The Slatest

The Stunning, Scorching Accusation in Justice Sotomayor’s Death Penalty Dissent

Justice Sonia Sotomayor charged the Supreme Court’s conservatives with permitting the torture of death row inmates.

Photo by Justin Sullivan/Getty Images

On Monday, the Supreme Court upheld the use of midazolam in lethal injections, despite the fact that the drug may have been responsible for several botched, extremely painful executions in 2014. The vote was 5–4, with the usual lineup of conservatives against liberals. Justice Sonia Sotomayor wrote a scorching, devastating dissent that carefully disproved both the facts and logic of Justice Samuel Alito’s majority opinion.
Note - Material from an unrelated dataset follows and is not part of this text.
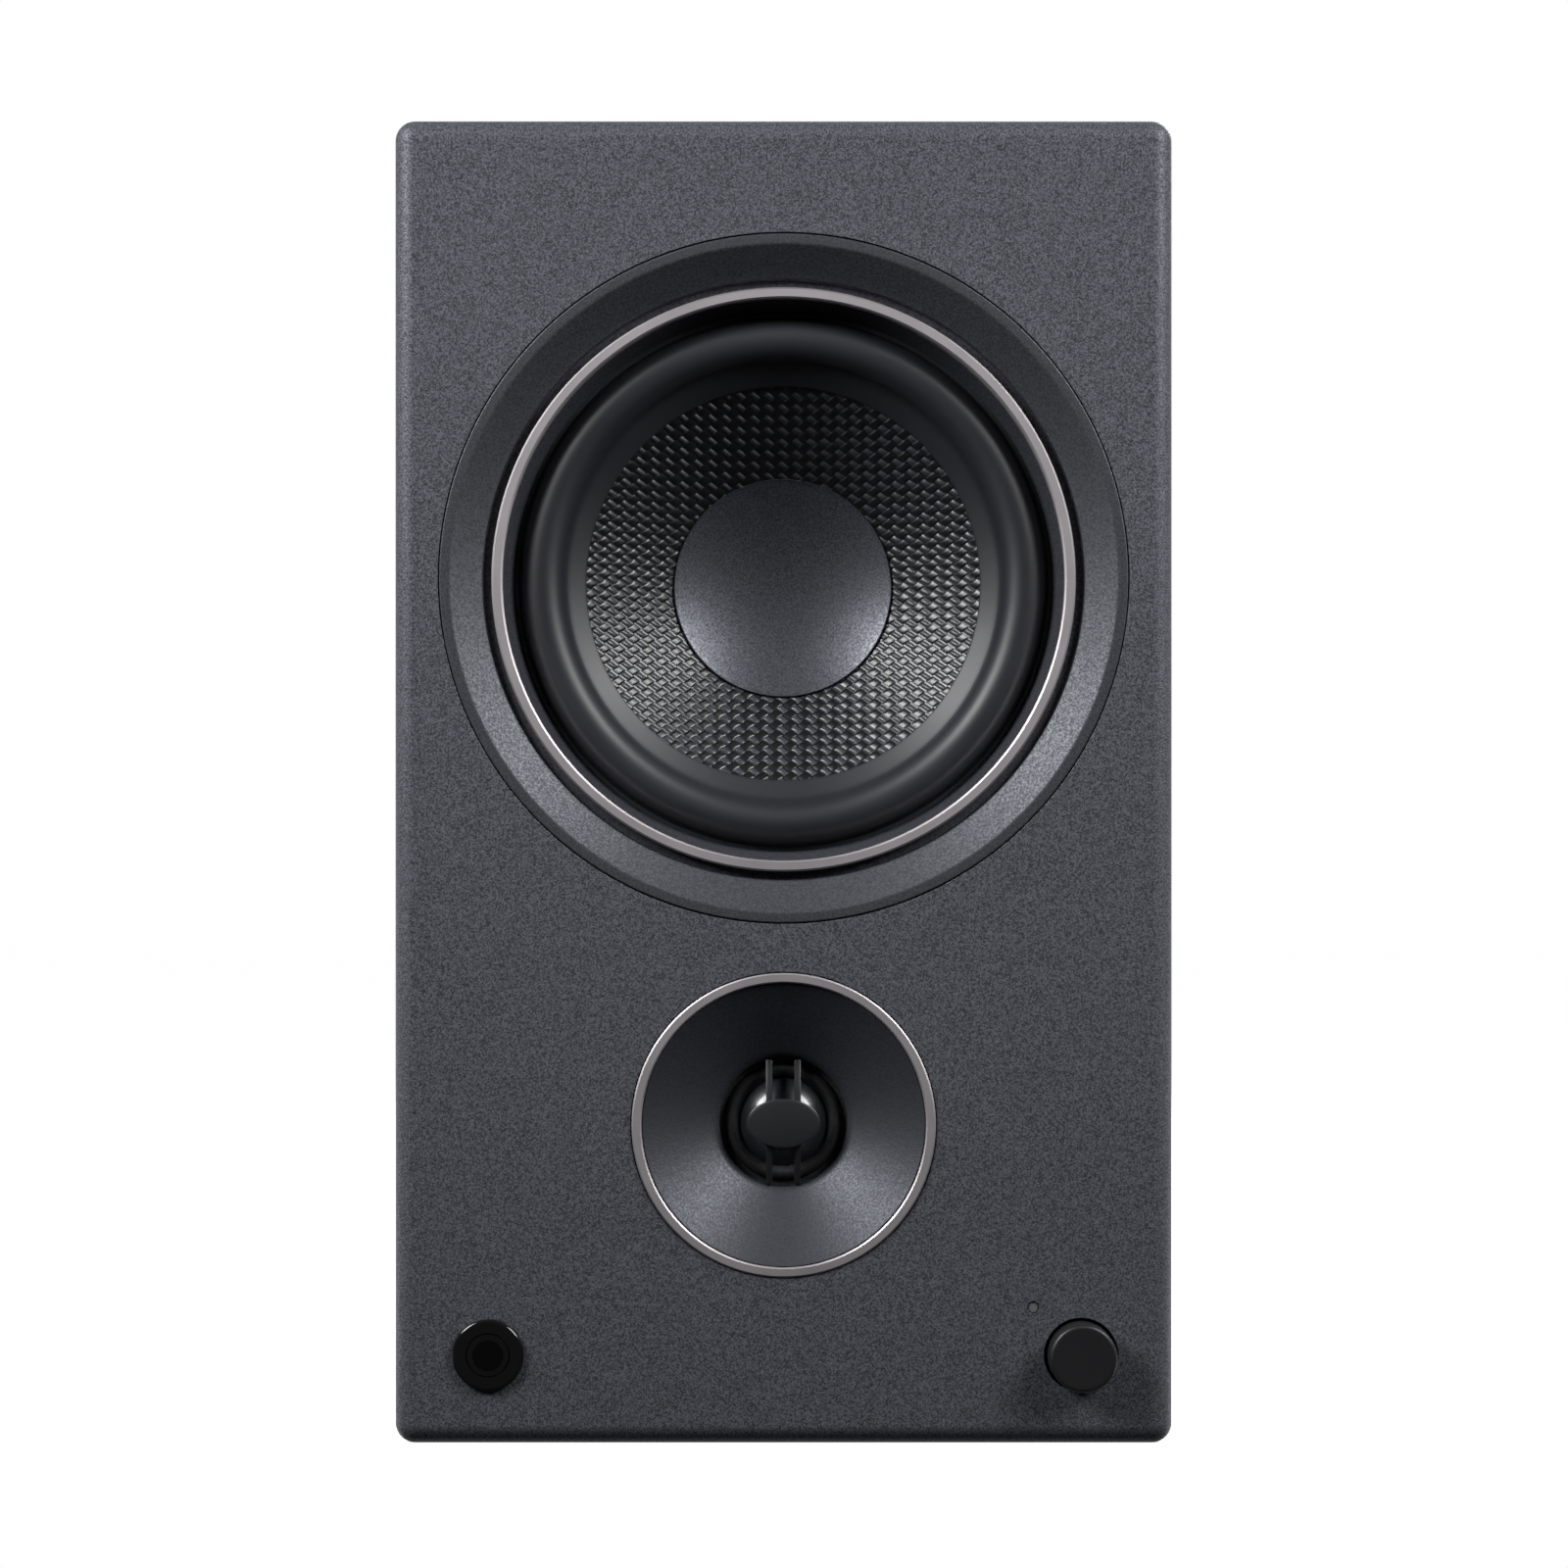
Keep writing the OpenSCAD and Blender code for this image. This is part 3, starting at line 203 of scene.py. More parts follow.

Sotomayor noted that Alito’s decision rested on the fact that the prisoners had not demonstrated that the state could obtain other, more humane drugs to kill them—so it can go ahead and execute them with the potentially torturous midazolam. In a stunning passage, she then lobs this accusation at the majority:

Petitioners contend that Oklahoma’s current protocol is a barbarous method of punishment—the chemical equivalent of being burned alive. But under the Court’s new rule, it would not matter whether the State intended to use midazolam, or instead to have petitioners drawn and quartered, slowly tortured to death, or actually burned at the stake: because petitioners failed to prove the availability of sodium thiopental or pentobarbital, the State could execute them using whatever means it designated.

Alito’s only response to this charge? “That is simply not true.”